Ce nouveau cadre juridique a d’ailleurs été contesté en justice. En 2021, en Allemagne, la GFF, la Société des droits civils (qui fait partie du réseau de l’EDRi), a triomphé de l’Office allemand de l’immigration, condamné pour pratiques disproportionnées. Textos, données de géolocalisation, contacts, historique des appels et autres fichiers personnels étaient extraits des smartphones des demandeurs d’asile à la recherche de preuves d’identité.

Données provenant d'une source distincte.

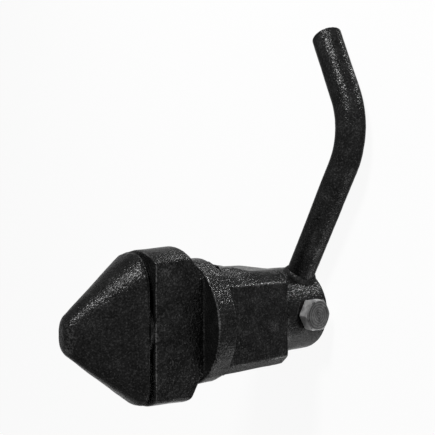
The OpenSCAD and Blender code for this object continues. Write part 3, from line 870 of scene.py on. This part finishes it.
# %% Turn the bolt and cut its thread
HEAD_TALL, FACE_RADIUS, FACE_TALL, PITCH, THREAD_DEEP = -bolt_low[1] - FLAT_AT, 11.3, 0.55, 2.0, 1.1
far_flat = -2 * FLAT_AT
bolt_path, crown, _ = rounded_path([
    (at(0.0, HEAD_TALL - 0.35), 0.0, 0, 4),
    (at(9.2, HEAD_TALL - 0.3), 2.0, 3, 3),
    (at(HEX_TURNED, HEAD_TALL), 0.8, 4, 3),
    (at(hexed, HEAD_TALL - cone), 0.5, 4, 16),
    (at(hexed, FACE_TALL), 0.4, 3, 3),
    (at(FACE_RADIUS, FACE_TALL), 0.1, 2, 2),
    (at(FACE_RADIUS, 0.03), 0.1, 2, 2),
    (at(BOLT, 0.03), 0.1, 2, 4),
    (at(BOLT, far_flat + 6), 0.0, 0, 150),
    (at(BOLT, far_flat - 20), 0.0, 0, 6),
    (at(BOLT - 1, far_flat - 21), 0.3, 2, 4),
    (at(0.0, far_flat - 21), 0.0, 0, 2),
])
wind = (bolt_path[..., 1] / PITCH - ring / (2 * np.pi)) % 1
threaded = step(far_flat + 4, far_flat + 2, bolt_path[..., 1]) * (bolt_path[..., 0] > BOLT - 0.2)
bolt_path[..., 0] -= THREAD_DEEP * (1 - 2 * np.abs(wind - 0.5)) * threaded
surface = skin(crosswise(bolt_path, FLAT_AT, -1), np.abs(crown))
make("hex_bolt", surface, zinc, "turning_body", "cross_bolt")

# %% Turn the lock nut
nut_low, nut_high = reach("lock_nut")
NUT_TALL, HEX_TALL, NUT_RING, LIP, INSERT = nut_high[1] - nut_low[1], 12.0, 10.95, 9.0, 9.8
nut_path, crown, _ = rounded_path([
    (at(BOLT + 0.02, 0.02), 0.5, 2, 3),
    (at(HEX_TURNED, 0.02), 0.3, 2, 3),
    (at(hexed, cone + 0.05), 0.4, 3, 12),
    (at(hexed, HEX_TALL - cone), 0.4, 3, 3),
    (at(NUT_RING, HEX_TALL), 0.3, 3, 5),
    (at(NUT_RING, NUT_TALL), 1.4, 6, 3),
    (at(LIP, NUT_TALL - 0.1), 0.4, 3, 2),
    (at(LIP, NUT_TALL - 0.9), 0.0, 0, 2),
    (at(INSERT, NUT_TALL - 0.9), 0.0, 0, 2),
    (at(INSERT, HEX_TALL), 0.0, 0, 2),
    (at(BOLT + 0.02, HEX_TALL), 0.0, 0, 3),
], loop=True)
surface = skin(crosswise(nut_path, nut_low[1], 1), np.abs(crown), loop=True)
make("nylon_lock_nut", surface, zinc, "turning_body", "lock_nut")

# %% Turn the washer
washer_low, washer_high = reach("nut_washer")
WASHER_THICK, WASHER_RADIUS, WASHER_HOLE = washer_high[1] - washer_low[1], washer_high[0], BOLT + 0.5
washer_path, crown, _ = rounded_path([
    (at(WASHER_HOLE, 0.0), 0.2, 2, 3),
    (at(WASHER_RADIUS, 0.0), 0.3, 3, 3),
    (at(WASHER_RADIUS, WASHER_THICK), 0.9, 5, 4),
    (at(WASHER_HOLE, WASHER_THICK), 0.3, 2, 2),
], loop=True)
surface = skin(crosswise(washer_path, washer_low[1], 1), np.abs(crown), loop=True)
make("plain_washer", surface, zinc, "turning_body", "nut_washer")

# %% [markdown]
# ## The other pieces
#
# Bushes, seals, washers, drag parts, stop pin and grease nipple already have their true shape as turned
# parts, and most of them are hidden in the block. They keep it and get the finish of their material.

# %% Give the remaining pieces their finish
finishes = {
    "head_washer": forged_black, "hub_washer": black_steel, "stop_pin": steel, "drag_plug": cast_black,
    "drag_springs": steel, "grease_nipple": zinc, "upper_bush": bronze, "lower_bush": bronze,
    "drag_shoe": brass, "dust_seal": rubber, "felt_seal": felt, "nut_insert": nylon,
}
for name, finish in finishes.items():
    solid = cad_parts[name]
    solid.data.materials.clear()
    solid.data.materials.append(finish)
print("finished solids:", ", ".join(sorted(finishes)))

# %% [markdown]
# ## Floor, background and light
#
# The floor and background are white to the camera and to reflections, and the floor keeps a soft
# shadow. Small soft lamps stand where their mirror images fall on the bands that shine: the key on the
# head's ridge and the bar, the side lamp on collar, flange and shank, and a low one on the hub. A weak
# front lamp and a wide one from below, like light off a table, open the rest. Some stand lower than
# the floor, so the floor is there for the camera alone: it takes the shadow, but shades nothing itself.

# %% Mix the floor's finish and lay the floor
WHITE_MIX, FLOOR_HALF, FLOOR_GAP = 0.93, 6.0, 0.0004
WHITE = (1, 1, 1, 1)


def seen_directly(g):
    """1 for rays from the camera and for reflected or transmitted ones, 0 for light that bounces softly."""
    rays = g.node("ShaderNodeLightPath")
    seen = g.value(rays, "Is Camera Ray") + g.value(rays, "Is Glossy Ray")
    return (seen + g.value(rays, "Is Transmission Ray")).maths("MINIMUM", 1.0)


g = Graph(bpy.data.materials.new("pale_floor"))
matt = g.value(g.node("ShaderNodeBsdfDiffuse", None, {"Color": (0.82, 0.82, 0.82, 1)}))
white = g.value(g.node("ShaderNodeEmission", None, {"Color": WHITE, "Strength": 1.0}))
pale_floor = g.show(g.node("ShaderNodeMixShader", None, {0: seen_directly(g) * WHITE_MIX, 1: matt, 2: white}))

floor_mesh = bpy.data.meshes.new("floor")
floor_at = cad_low[2] - FLOOR_GAP
floor_mesh.from_pydata([(x * FLOOR_HALF, y * FLOOR_HALF, floor_at) for x, y in
                        ((-1, -1), (1, -1), (1, 1), (-1, 1))], [], [(0, 1, 2, 3)])
floor_mesh.materials.append(pale_floor)
floor = bpy.data.objects.new("floor", floor_mesh)
bpy.context.scene.collection.objects.link(floor)
floor.visible_shadow = floor.visible_glossy = floor.visible_diffuse = False
print("floor at", round(floor_at, 4), "m")

# %% Light the background and hang the lamps
SKY_LIGHT = 0.15
world = bpy.data.worlds.new("studio")
bpy.context.scene.world = world
sky = Graph(world, "ShaderNodeOutputWorld")
strength = seen_directly(sky) * (1 - SKY_LIGHT) + SKY_LIGHT
sky.show(sky.node("ShaderNodeBackground", None, {"Color": WHITE, "Strength": strength}))


def lamp(name, direction, distance, width, height, watts):
    """A soft box at a distance from the object along a direction, turned to face it."""
    light = bpy.data.lights.new(name, "AREA")
    light.shape, light.size, light.size_y, light.energy = "RECTANGLE", width, height, watts
    holder = bpy.data.objects.new(name, light)
    bpy.context.scene.collection.objects.link(holder)
    towards = Vector(direction).normalized()
    holder.location = (cad_low + cad_high) / 2 + towards * distance
    holder.rotation_euler = towards.to_track_quat("Z", "Y").to_euler()


lamp("key", (0.80, -0.20, 0.55), 1.3, 0.25, 0.25, 20)
lamp("side", (0.81, 0.28, -0.50), 1.3, 0.22, 0.22, 13)
lamp("low_side", (0.59, -0.40, -0.70), 1.3, 0.12, 0.12, 12)
lamp("front", (0.45, -0.80, 0.10), 1.5, 0.50, 0.50, 1.0)
lamp("table_bounce", (-0.78, -0.16, -0.52), 1.3, 1.00, 0.80, 12)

L’automatisation des décisions
Une fois les frontières franchies, l’intelligence artificielle continue de cibler les étrangers, notamment à travers les algorithmes. Examiner les demandes de visa ou de naturalisation, attribuer un hébergement, faciliter l’organisation des expulsions, prédire les flux migratoires : la multiplication des usages fait craindre aux chercheurs une administration sans guichet, sans visage humain, entièrement automatisée. Problème : ces systèmes intelligents commettent encore trop d’erreurs, et leurs décisions sont loin d’être objectives.
En 2023, l’association La Quadrature du Net révèle que le code source de la Caisse nationale d’allocations familiales (Cnaf) attribue un « score de risque » à chaque allocataire. La valeur de ce score est ensuite utilisée pour sélectionner ceux qui feront l’objet d’un contrôle. Parmi les critères de calcul : avoir de faibles revenus, être au chômage ou être né en dehors de l’Union européenne. « En assimilant la précarité et le soupçon de fraude, l’algorithme participe à une politique de stigmatisation et de maltraitance institutionnelle des plus défavorisés », estime Anna Sibley, chargée d’étude au GISTI. Quinze ONG ont d’ailleurs attaqué cet algorithme devant le Conseil d’État en octobre 2024 au nom du droit à la protection des données personnelles et du principe de non-discrimination.